EXERCISE INSTRUCTIONS: Write out, word for word, only the data from its first line to the line containing "socket.default_value = value".

* BEGIN *

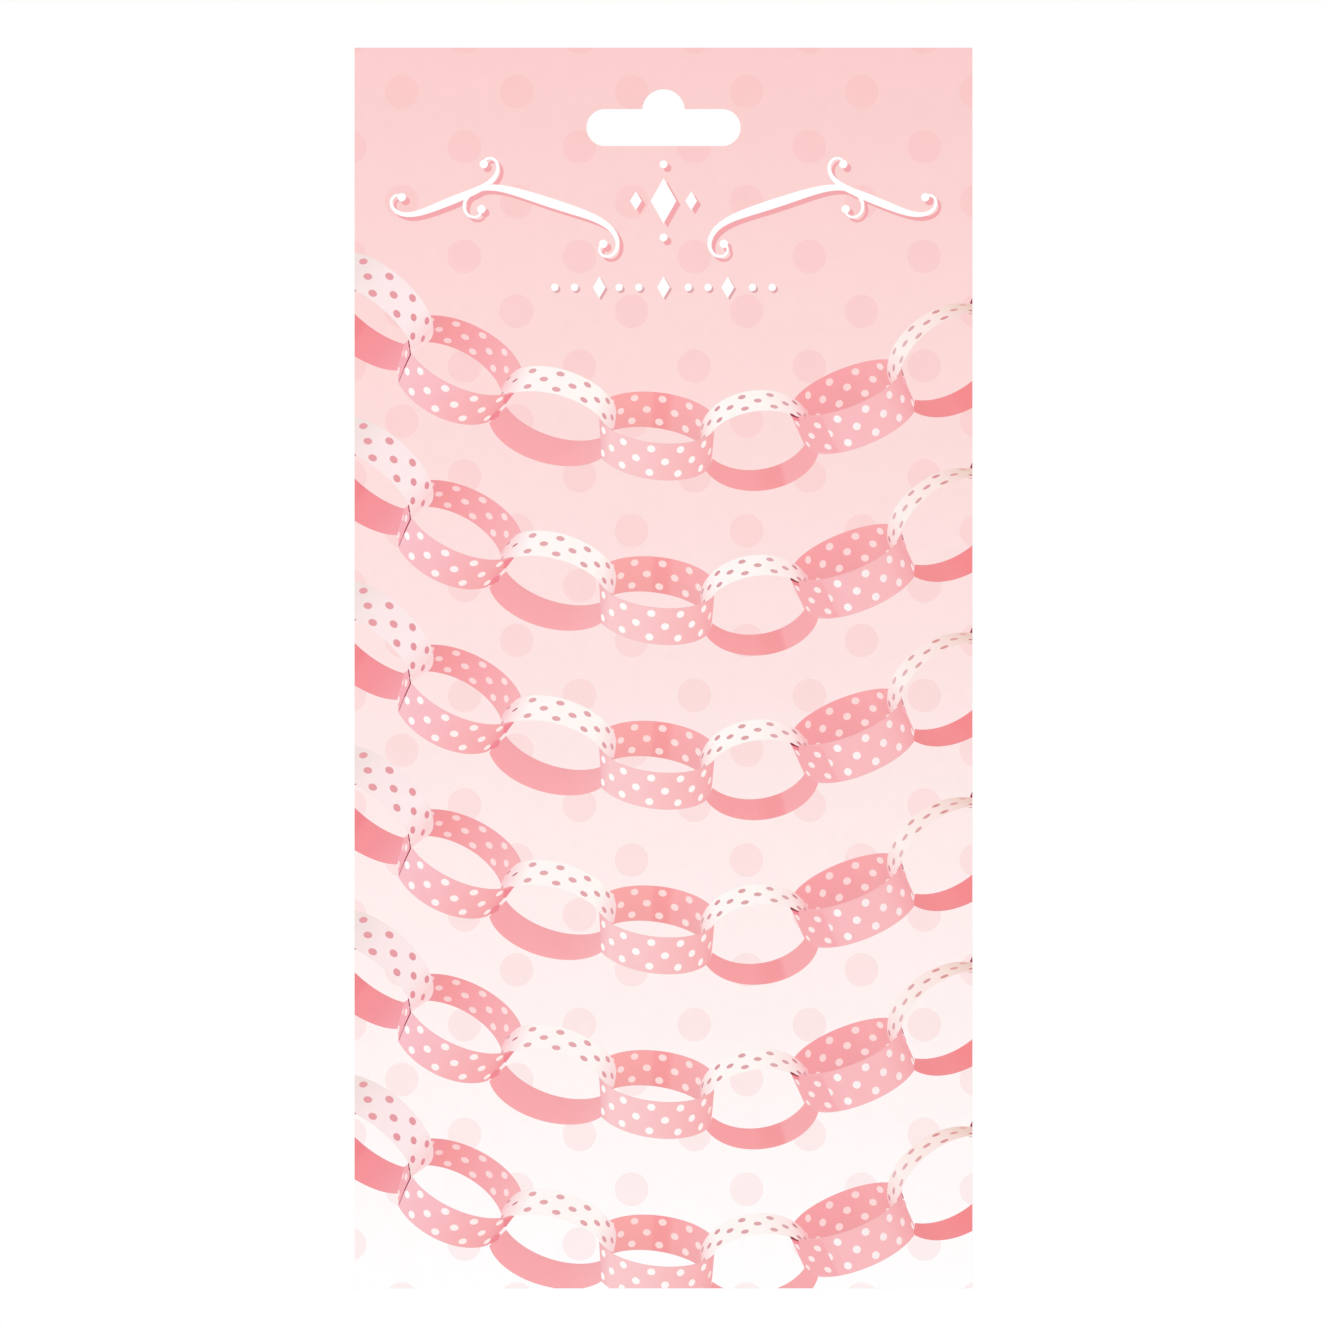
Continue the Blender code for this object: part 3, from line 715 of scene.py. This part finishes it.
class Nodes:
    """A material's nodes, added one at a time and joined by name."""

    def __init__(self, name):
        self.material = bpy.data.materials.new(name)
        self.material.use_nodes = True
        self.tree = self.material.node_tree
        self.shader = self.tree.nodes["Principled BSDF"]

    def add(self, kind, inputs=None, **settings):
        made = self.tree.nodes.new("ShaderNode" + kind)
        for key, value in settings.items():
            setattr(made, key, value)
        for key, value in (inputs or {}).items():
            self.put(value, made.inputs[key])
        return made

    def put(self, value, socket):
        if isinstance(value, bpy.types.NodeSocket):
            self.tree.links.new(value, socket)
        else:
            socket.default_value = value

    def ramp(self, factor, stops):
        """A smooth ramp of colours, each stop a place from 0 to 1 and a linear colour."""
        made = self.add("ValToRGB", {"Fac": factor})
        elements = made.color_ramp.elements
        while len(elements) < len(stops):
            elements.new(1.0)
        for element, (place, colour) in zip(elements, stops):
            element.position = place
            element.color = colour
        return made.outputs["Color"]

    def mix(self, factor, low, high, blend="MIX"):
        made = self.add("Mix", data_type="RGBA", blend_type=blend)
        self.put(factor, made.inputs[MIX_FACTOR])
        self.put(low, made.inputs[MIX_LOW])
        self.put(high, made.inputs[MIX_HIGH])
        return made.outputs[MIX_RESULT]

    def place(self):
        """Where a point is on the object, in metres."""
        return self.add("TexCoord").outputs["Object"]

    def noise(self, scale, detail=2.0, roughness=0.5, stretch=None):
        vector = self.place()
        if stretch:
            vector = self.add("Mapping", {"Vector": vector, "Scale": stretch}).outputs["Vector"]
        wanted = {"Vector": vector, "Scale": scale, "Detail": detail, "Roughness": roughness}
        return self.add("TexNoise", wanted).outputs["Fac"]

    def span(self, value, low, high, start=0.3, stop=0.7):
        """Maps a noise's usual range onto low to high."""
        wanted = {"Value": value, "From Min": start, "From Max": stop, "To Min": low, "To Max": high}
        return self.add("MapRange", wanted).outputs["Result"]

    def bump(self, height, strength, distance):
        wanted = {"Height": height, "Strength": strength, "Distance": distance}
        return self.add("Bump", wanted).outputs["Normal"]


# Mottling of printed ink: how much darker its darkest clouds are, and how many clouds there are to a metre
MOTTLE_DEPTH = 0.022
MOTTLE_SCALE = 260.0

# The coated board's fine tooth, and its gloss
TOOTH_SCALE = 2600.0
TOOTH_HEIGHT = 0.00001
TOOTH_STRENGTH = 0.25
INK_ROUGHNESS = (0.40, 0.48)
COAT_WEIGHT = 0.12
COAT_ROUGHNESS = 0.3
WHITE = (1.0, 1.0, 1.0, 1.0)


def printed_finish(nodes, colour):
    """Ink on coated board: faint mottling, a satin gloss and the paper's fine tooth."""
    cloud = nodes.span(nodes.noise(MOTTLE_SCALE, detail=4.0, roughness=0.6), 0.0, 1.0)
    low = 1 - MOTTLE_DEPTH
    clouds = nodes.mix(cloud, (low, low, low, 1.0), WHITE)
    nodes.put(nodes.mix(1.0, colour, clouds, "MULTIPLY"), nodes.shader.inputs["Base Color"])
    tooth = nodes.noise(TOOTH_SCALE, detail=3.0)
    nodes.put(nodes.span(tooth, *INK_ROUGHNESS), nodes.shader.inputs["Roughness"])
    nodes.put(nodes.bump(tooth, TOOTH_STRENGTH, TOOTH_HEIGHT), nodes.shader.inputs["Normal"])
    nodes.shader.inputs["Coat Weight"].default_value = COAT_WEIGHT
    nodes.shader.inputs["Coat Roughness"].default_value = COAT_ROUGHNESS
    return nodes.material


def ground_ramp(nodes):
    """The ground's colour, from the card's top edge to its bottom edge."""
    height = nodes.add("SeparateXYZ", {"Vector": nodes.place()}).outputs["Z"]
    wanted = {"Value": height, "From Min": HIGH.z * MM, "From Max": LOW.z * MM}
    fall = nodes.add("MapRange", wanted).outputs["Result"]
    return nodes.ramp(fall, [(share, ink(code)) for share, code in GROUND_COLOURS])


def ground_material():
    nodes = Nodes("ground")
    return printed_finish(nodes, ground_ramp(nodes))


def spot_material():
    nodes = Nodes("spot")
    return printed_finish(nodes, nodes.mix(SPOT_STRENGTH, ground_ramp(nodes), ink(SPOT_TINT)))


def plain_ink(name, code):
    nodes = Nodes(name)
    return printed_finish(nodes, ink(code))


# Across a band of paper, its cut edges print as thin deeper lines
EDGE_SHARE = 0.035
EDGE_DEPTH = 0.05


def paper_nodes(name):
    """A material's nodes with its place on the paper: from 0 to 1 along all the angles, and across."""
    nodes = Nodes(name)
    place = nodes.add("Attribute", attribute_name="paper").outputs["Vector"]
    split = nodes.add("SeparateXYZ", {"Vector": place})
    wanted = {"Value": split.outputs["X"], "From Min": ANGLE_START / 360, "From Max": ANGLE_END / 360}
    return nodes, nodes.add("MapRange", wanted).outputs["Result"], split.outputs["Y"]


def shade_ramp(nodes, along, shades):
    reach = ANGLE_END - ANGLE_START
    return nodes.ramp(along, [((angle - ANGLE_START) / reach, ink(code)) for angle, code in shades])


def dots_material(band):
    """The dots on a band, with colours along it."""
    nodes, along, _ = paper_nodes(dots_name(band))
    return printed_finish(nodes, shade_ramp(nodes, along, band.dots.shades))


def paper_material(band):
    """A band of paper: colours along it, deeper or paler across it, with thin deeper rims."""
    nodes, along, share = paper_nodes(paper_name(band))
    colour = shade_ramp(nodes, along, band.shades)
    edge = 1 - EDGE_DEPTH
    upper, lower = 1 + band.fall, 1 - band.fall
    stops = (
        (0.0, [upper * edge] * 3 + [1.0]),
        (EDGE_SHARE, [upper] * 3 + [1.0]),
        (1 - EDGE_SHARE, [lower] * 3 + [1.0]),
        (1.0, [lower * edge] * 3 + [1.0]),
    )
    across = nodes.ramp(share, stops)
    return printed_finish(nodes, nodes.mix(1.0, colour, across, "MULTIPLY"))


# Bare board: its fibres lie across the card, the darkest and palest by these shares of its own colour, and
# clouds of smoother board hide some of them
BACK_FIBRES, CORE_FIBRES = 1200.0, 3000.0
FIBRE_STRETCH = (1.0, 1.0, 2.6)
FIBRE_DARK, FIBRE_PALE = 0.93, 1.02
FIBRE_HEIGHT = 0.00002
FIBRE_STRENGTH = 0.35
CLOUD_SCALE = 90.0
CLOUD_SHARE = 0.25
BOARD_ROUGHNESS = (0.75, 0.9)


def board_material(name, code, fibre_scale):
    """Bare board: pale fibres and specks, rough, with no gloss."""
    nodes = Nodes(name)
    fibres = nodes.span(nodes.noise(fibre_scale, detail=6.0, roughness=0.7, stretch=FIBRE_STRETCH), 0.0, 1.0)
    clouds = nodes.span(nodes.noise(CLOUD_SCALE, detail=3.0), 0.0, CLOUD_SHARE)
    base = ink(code)
    darker = [c * FIBRE_DARK for c in base[:3]] + [1.0]
    paler = [min(1.0, c * FIBRE_PALE) for c in base[:3]] + [1.0]
    mixed = nodes.mix(fibres, darker, paler)
    nodes.put(nodes.mix(clouds, mixed, base), nodes.shader.inputs["Base Color"])
    nodes.put(nodes.span(fibres, *BOARD_ROUGHNESS, start=0.0, stop=1.0), nodes.shader.inputs["Roughness"])
    nodes.put(nodes.bump(fibres, FIBRE_STRENGTH, FIBRE_HEIGHT), nodes.shader.inputs["Normal"])
    return nodes.material


def card_materials():
    made = {"ground": ground_material(), "spot": spot_material()}
    for band in BANDS:
        made[paper_name(band)] = paper_material(band)
        if band.dots:
            made[dots_name(band)] = dots_material(band)
    for name, code in PRINT_COLOURS.items():
        made[name] = plain_ink(name, code)
    made["board_core"] = board_material("board_core", BOARD_CORE, CORE_FIBRES)
    made["board_back"] = board_material("board_back", BOARD_BACK, BACK_FIBRES)
    return made


# The studio, in metres and watts
FLOOR_RADIUS = 3.4
FLOOR_SIDES = 96
FLOOR_BELOW_CARD = 0.35
FLOOR_SPECKLES = 40.0
FLOOR_DARK, FLOOR_PALE = (0.95, 0.95, 0.95, 1.0), (0.97, 0.97, 0.97, 1.0)
FLOOR_ROUGHNESS = 0.8
ROOM_STRENGTH = 1.0
LAMP_SIZE = 1.2
LAMP_POWER = 4.0
LAMP_PLACE = (-0.7, -1.4, 0.6)


def make_floor():
    """A wide white floor, well below the hanging card."""
    shape = bmesh.new()
    bmesh.ops.create_circle(shape, cap_ends=True, radius=FLOOR_RADIUS, segments=FLOOR_SIDES)
    mesh = bpy.data.meshes.new("studio_floor")
    shape.to_mesh(mesh)
    shape.free()
    floor = bpy.data.objects.new("studio_floor", mesh)
    floor.location = (0, 0, LOW.z * MM - FLOOR_BELOW_CARD)
    bpy.context.scene.collection.objects.link(floor)
    nodes = Nodes("floor_paint")
    speckle = nodes.span(nodes.noise(FLOOR_SPECKLES, detail=4.0), 0.0, 1.0)
    nodes.put(nodes.mix(speckle, FLOOR_DARK, FLOOR_PALE), nodes.shader.inputs["Base Color"])
    nodes.shader.inputs["Roughness"].default_value = FLOOR_ROUGHNESS
    mesh.materials.append(nodes.material)
    floor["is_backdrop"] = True


def make_light():
    """An even white room, and one large soft lamp from the upper left."""
    world = bpy.data.worlds.new("white room")
    bpy.context.scene.world = world
    world.use_nodes = True
    background = world.node_tree.nodes["Background"]
    background.inputs["Color"].default_value = WHITE
    background.inputs["Strength"].default_value = ROOM_STRENGTH
    data = bpy.data.lights.new("softbox", "AREA")
    data.shape = "SQUARE"
    data.size = LAMP_SIZE
    data.energy = LAMP_POWER
    lamp = bpy.data.objects.new("softbox", data)
    lamp.location = LAMP_PLACE
    aim = Vector((0, 0, MIDDLE_Z * MM)) - lamp.location
    lamp.rotation_euler = aim.to_track_quat("-Z", "Y").to_euler()
    bpy.context.scene.collection.objects.link(lamp)


def make_camera():
    """Straight in front of the card, far off, as the card shows no perspective."""
    data = bpy.data.cameras.new("camera")
    data.lens = LENS
    data.sensor_width = SENSOR
    camera = bpy.data.objects.new("camera", data)
    distance = VIEW_WIDTH * LENS / SENSOR
    camera.location = (0, (LOW.y - distance) * MM, (MIDDLE_Z + VIEW_ABOVE_MIDDLE) * MM)
    camera.rotation_euler = (math.radians(90), 0, 0)
    bpy.context.scene.collection.objects.link(camera)
    bpy.context.scene.camera = camera


bpy.context.scene.view_settings.view_transform = "Standard"
make_camera()
make_light()
make_floor()
card = make_card(card_materials())
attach(card, "root")
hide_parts("hanging_card")

visual_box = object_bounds()
boxes = {"cad": cad_box, "visual": visual_box}
{name: [list(corner) for corner in box] for name, box in boxes.items()}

* END *

RESULT FOR THIS EXERCISE:
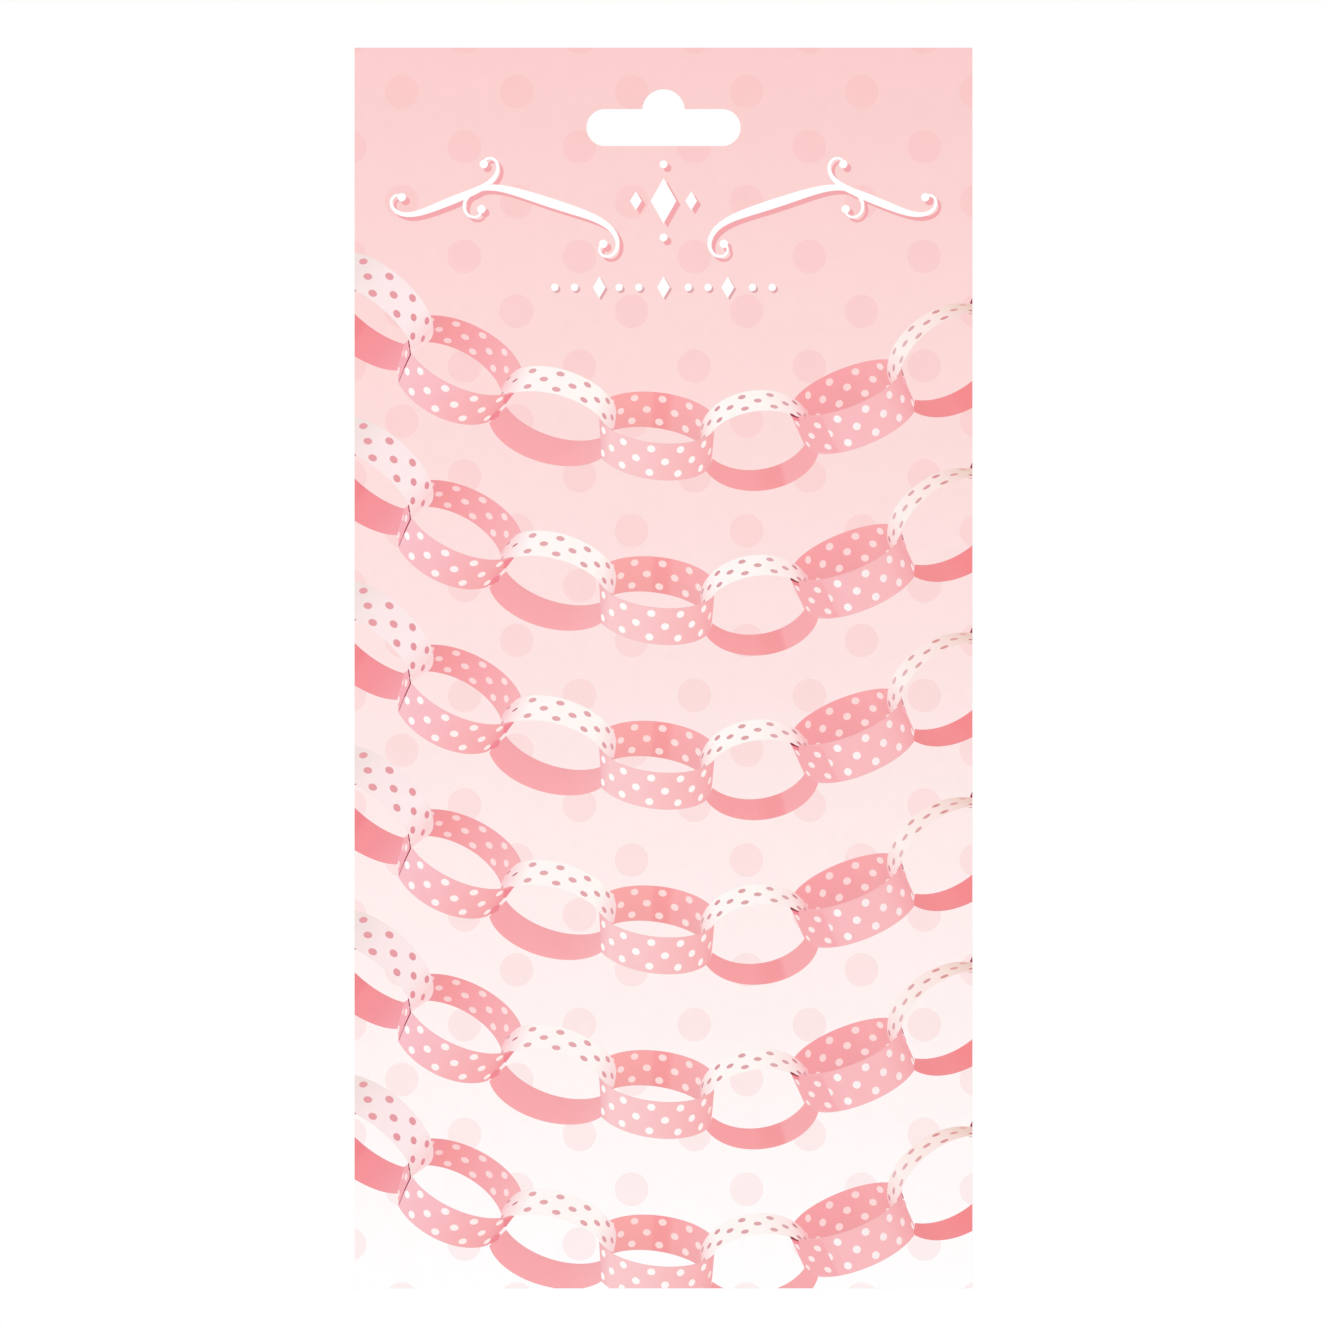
Continue the Blender code for this object: part 3, from line 715 of scene.py. This part finishes it.
class Nodes:
    """A material's nodes, added one at a time and joined by name."""

    def __init__(self, name):
        self.material = bpy.data.materials.new(name)
        self.material.use_nodes = True
        self.tree = self.material.node_tree
        self.shader = self.tree.nodes["Principled BSDF"]

    def add(self, kind, inputs=None, **settings):
        made = self.tree.nodes.new("ShaderNode" + kind)
        for key, value in settings.items():
            setattr(made, key, value)
        for key, value in (inputs or {}).items():
            self.put(value, made.inputs[key])
        return made

    def put(self, value, socket):
        if isinstance(value, bpy.types.NodeSocket):
            self.tree.links.new(value, socket)
        else:
            socket.default_value = value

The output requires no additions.